= Database theory =

Study of database design and use

Database theory encapsulates a broad range of topics related to the study and research of the theoretical realm of databases and database management systems.

Theoretical aspects of data management include, among other areas, the foundations of query languages, computational complexity and expressive power of queries, finite model theory, database design theory, dependency theory, foundations of concurrency control and database recovery, deductive databases, temporal and spatial databases, real-time databases, managing uncertain data and probabilistic databases, and Web data.

Most research work has traditionally been based on the relational model, since this model is usually considered the simplest and most foundational model of interest. Corresponding results for other data models, such as object-oriented or semi-structured models, or, more recently, graph data models and XML, are often derivable from those for the relational model.

Database theory helps one to understand the complexity and power of query languages and their connection to logic.
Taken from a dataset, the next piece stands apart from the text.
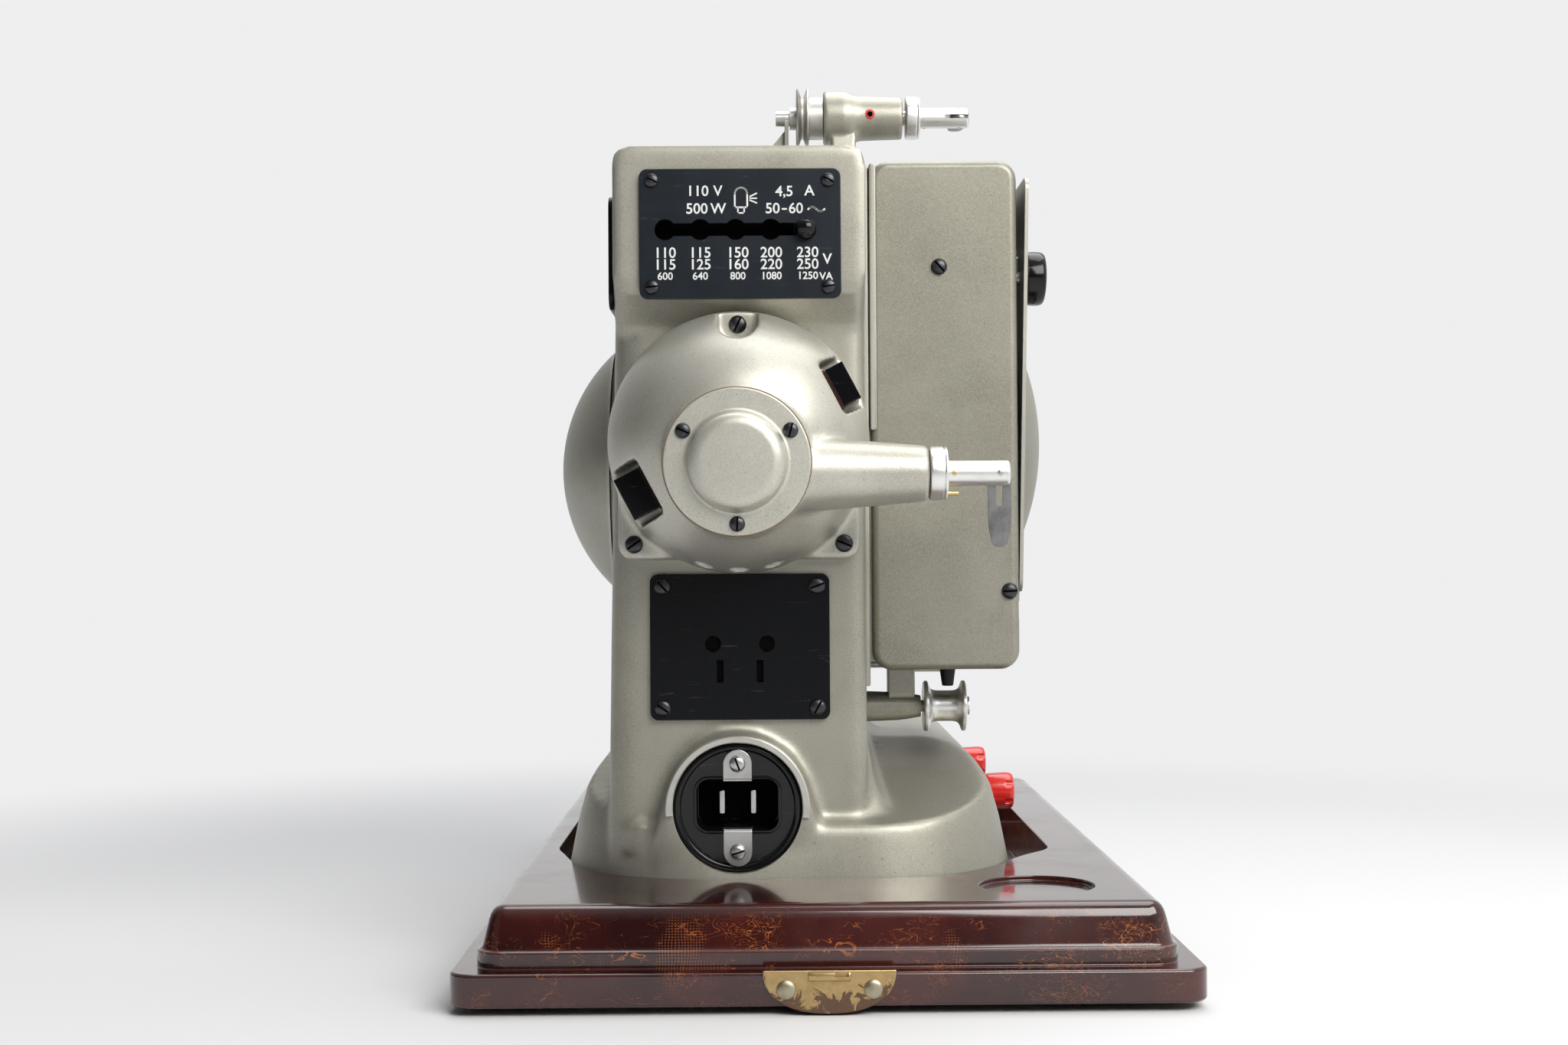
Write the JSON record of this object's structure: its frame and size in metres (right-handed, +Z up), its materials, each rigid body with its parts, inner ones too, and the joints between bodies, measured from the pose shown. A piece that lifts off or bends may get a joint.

Starting from relational algebra and first-order logic (which are equivalent by Codd's theorem) and the insight that important queries such as graph reachability are not expressible in this language, more powerful languages based on logic programming and fixpoint logic such as Datalog were studied. The theory also explores foundations of query optimization and data integration. Here most work studied conjunctive queries, which admit query optimization even under constraints using the chase algorithm.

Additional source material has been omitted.